帰国後、チャーリーはMonocle(モノクル)に短期間所属。初めての「まともな」仕事で少しずつ、呼吸をするように学びました。ここでは広い視野を持つことや、語り口の重要性を学びましたが、それ以上に、自分の確たる視点を明確にすることこそが、溢れる情報から発せられたあらゆるノイズを切り裂いて、現代メディアの世界において聴衆を引きつける方法であることを理解しました。ここでの経験は、ザ・モダンハウスでの次のステップに向けて、素晴らしいトレーニングの場となりました。私はなぜ、ザ・モダンハウスがここまで人気なのか、チャーリーに聞いてみました。「それが、本物であるから」と彼は答えて、こう続けました。「ザ・モダンハウスの創業者、マットとアルバートは前職でWorld of Interiors(ワールド・オブ・インテリア)やWallpaper*(ウォールペーパー)などの出版物や全国紙でデザインエディターとして活動していました。2人は建築やデザインと、優れたストーリーテリングを愛してやまない2人だった。だからこそ、販売用の住宅についても雑誌に掲載されるような美しい写真に合わせて、細かい調査と優れた説明文を書き、編集することを思いついたのです。

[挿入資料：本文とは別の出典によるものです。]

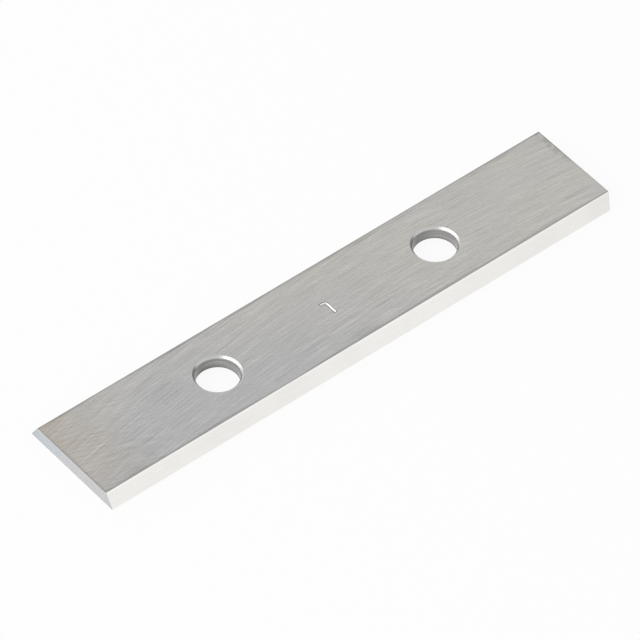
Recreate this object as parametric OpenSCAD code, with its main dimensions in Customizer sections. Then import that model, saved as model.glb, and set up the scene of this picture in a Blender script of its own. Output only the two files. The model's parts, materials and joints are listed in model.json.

そしてまた、この業界のハードルが低かったことも僕らの救いとなりました。不動産業者は、最も信頼されていない職種のひとつです。また、その金銭的な価値を超えて、私たちの生活にとって重要な価値を持つ住宅の分野は、残念ながらマーケティングの配慮に欠け、プランニングのレベルも歴史的に見ても、かなりひどい。僕らは、考え抜かれたデザインを持つ住宅はそれ相応の価値があり、住む人の生活を向上させると心から信じていますし、僕たちの作るコンテンツはそれを体現しています。僕らがストーリーを作りあげるなかで、新たに出会い、特集を組んだ特別な人たちの存在も原動力となります。建築、食、デザイン、ファッション、アートなど、さまざまな分野の才能ある人たちと話をするのは、これ以上ない仕事だと僕は思います。彼らから学び、彼らの話を聞き、彼らの視点を得て、彼らにとっての家とは何かを知ることができる。こうして、決して色あせることはない、大切な価値を伝えていくのが僕の仕事です。」